Congratulations! I am a Mama to only girls and they are a joy to have!!


----------



## Caribbean Man (Jun 3, 2012)

Careful man, hope your wife don't put a VAR underneath the crib....

Congrats Man!


----------



## ARF (Jan 26, 2011)

We need more of topics.

Congrats!


----------



## SpinDaddy (Nov 12, 2012)

This is what it is all about.


----------



## CantePe (Oct 5, 2011)

I almost virtually b!tch slapped you with that title...

Then I saw the cute new born squishy.. I have baby fever now, I may still b!tch slap for it now.

Congrats, she is beautiful.. damn you for giving me baby fever though...


----------



## Emerald (Aug 2, 2012)

Awwwe how gorgeous your precious angel is!


----------



## Maricha75 (May 8, 2012)

dblkman said:


> Thanks everyone....this is my first and only girl....we had our first boys talk as I rocked her to sleep and we both agreed (well guess I agreed) NO BOYS


Awww so precious! Sigh... my husband had that talk with our little girl when she was a baby as well. Sadly, it didn't take. LOL She has 3 little boys she is interested in... And she's only 6!!  

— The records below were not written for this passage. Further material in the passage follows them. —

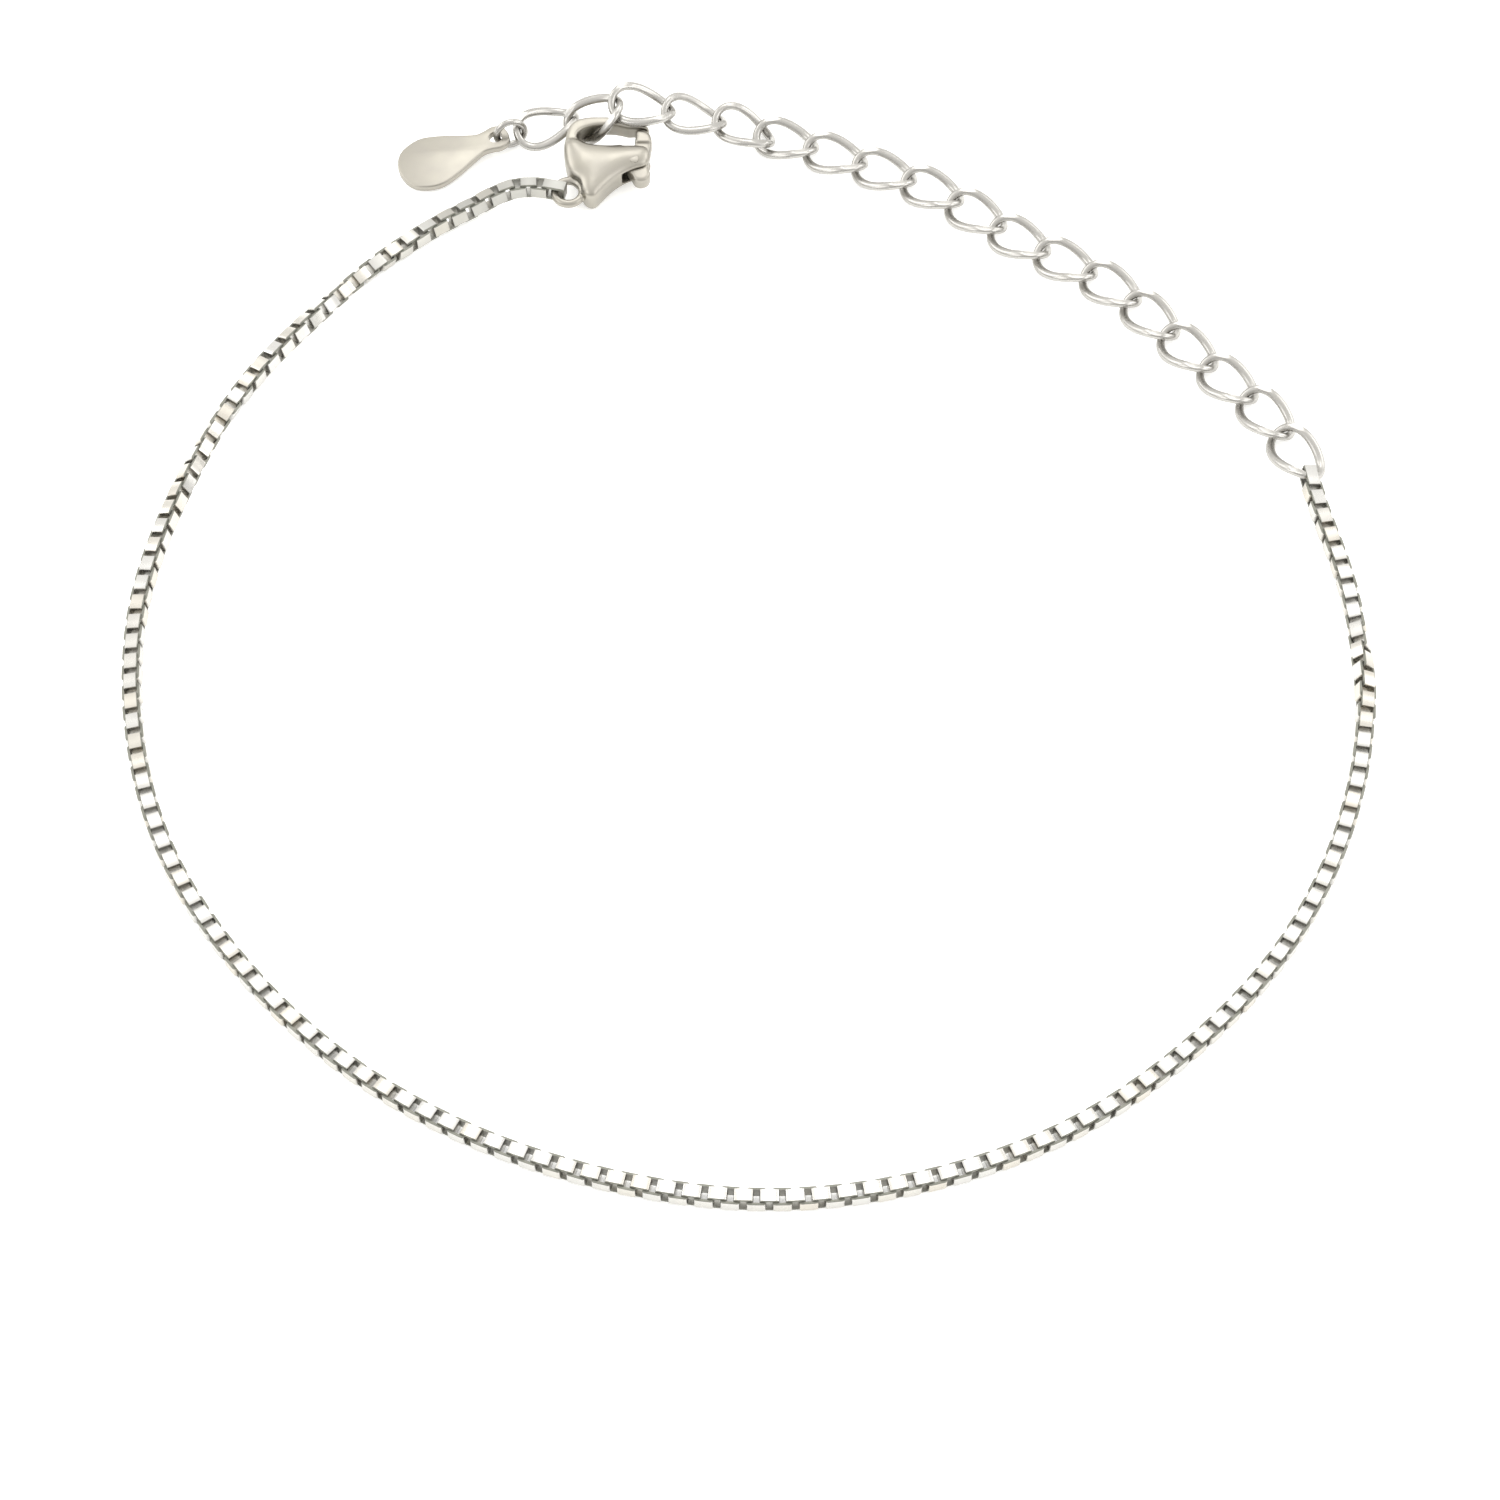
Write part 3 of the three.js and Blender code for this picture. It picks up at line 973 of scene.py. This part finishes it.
def chain_length_mesh(chain, first, last, name):
    """The links from first to last, joined in one mesh."""
    jitter = random.Random(first + LOOSE_SEED)
    length = chain.spacing + 2 * chain.thickness
    regular = square_link(length + LINK_SLACK, chain.sizes)
    end_link = square_link(length + chain.extra, chain.sizes)
    bm = bmesh.new()
    dullness_and_shade = bm.faces.layers.float.new("dullness_and_shade")
    tone = bm.faces.layers.float.new("tone")
    for index in range(first, last + 1):
        is_end = index in (0, chain.sizes.link_count - 1)
        shape = (end_link if is_end else regular).copy()
        shape.transform(chain.link_matrix(index, jitter))
        before = len(bm.faces)
        bm.from_mesh(shape)
        bm.faces.ensure_lookup_table()
        shade = jitter.random() ** 2
        # Painted shade and rougher metal on the links beside the clasp.
        near_clasp_dullness_and_shade = table_value(CHAIN_DULLNESS_AND_SHADE, index * chain.spacing, 1)
        for face in bm.faces[before:]:
            face[tone] = shade
            face[dullness_and_shade] = max(face[dullness_and_shade], near_clasp_dullness_and_shade)
        bpy.data.meshes.remove(shape)
    return mesh_from(bm, name)


# Extender


def wire_ring(radius, wire_radius, steps, sides):
    """A closed ring of round wire in its own plane."""
    bm = bmesh.new()
    bmesh.ops.create_circle(bm, radius=wire_radius, segments=sides)
    bmesh.ops.rotate(
        bm, verts=bm.verts, matrix=Matrix.Rotation(math.pi / 2, 3, "X")
    )
    bmesh.ops.translate(bm, verts=bm.verts, vec=(radius, 0, 0))
    bmesh.ops.spin(
        bm,
        geom=bm.verts[:] + bm.edges[:],
        cent=(0, 0, 0),
        axis=(0, 0, 1),
        angle=2 * math.pi,
        steps=steps,
        use_merge=True,
    )
    bmesh.ops.recalc_face_normals(bm, faces=bm.faces)
    return bm


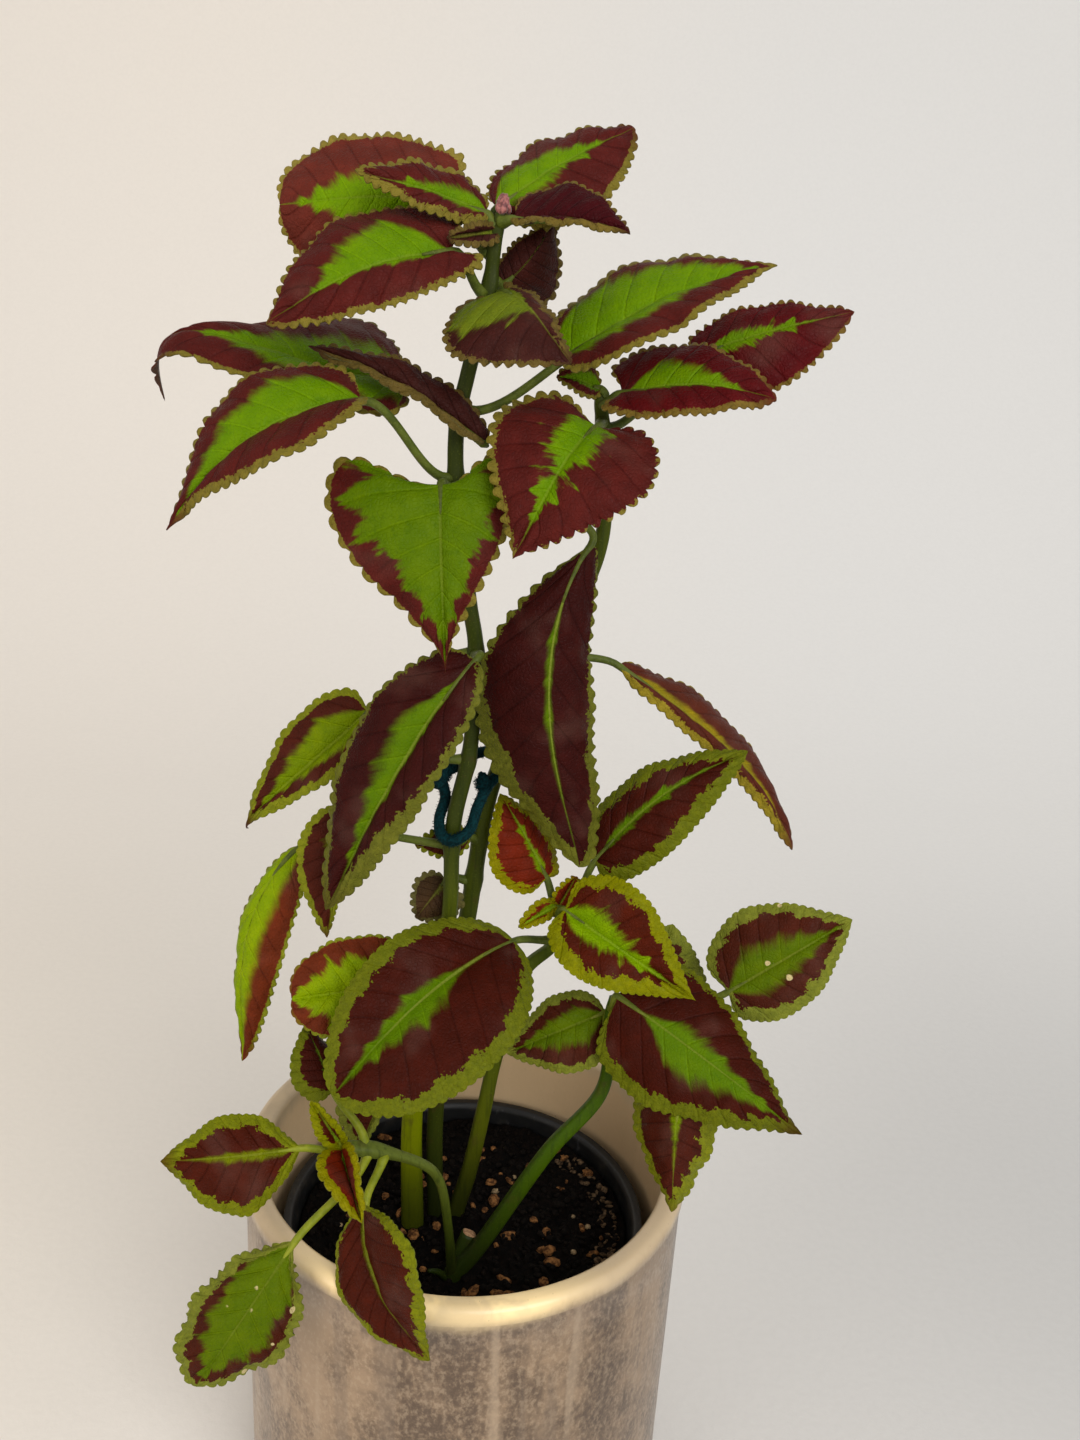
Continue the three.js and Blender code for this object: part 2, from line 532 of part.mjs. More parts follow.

Congrats, man! Gorgeous little girl!


----------



## Cosmos (May 4, 2012)

Congratulations on your little beauty!


----------



## ladybird (Jun 16, 2010)

Congrats!!!


----------



## southern wife (Jul 22, 2011)

dblkman said:


> View attachment 1857
> 
> 
> Here she is....Aviance Symone Allen born Nov 15th, 7lb 9oz. She has my heart


She's a DOLL!! But she doesn't look happy about that "boys talk"!


----------



## galian84 (May 7, 2012)

Aw, congratulations =)


----------



## CO_MOM (Sep 14, 2012)

dblkman said:


> Thanks everyone....this is my first and only girl....we had our first boys talk as I rocked her to sleep and we both agreed (well guess I agreed) NO BOYS



LOL, that what my husband said too. Our girls are 13 and 10 now. The other day we heard a funny thing on the radio. The guy said him and his wife were using some new sleeping pills - birth control. They crush one up every morning in their teenage daughters food, and they sleep like babies. Had to laugh at that one!

Congrats on your daughter, beautiful name too!


----------



## Jellybeans (Mar 8, 2011)

Love the chubby cheeks. Congrats!


----------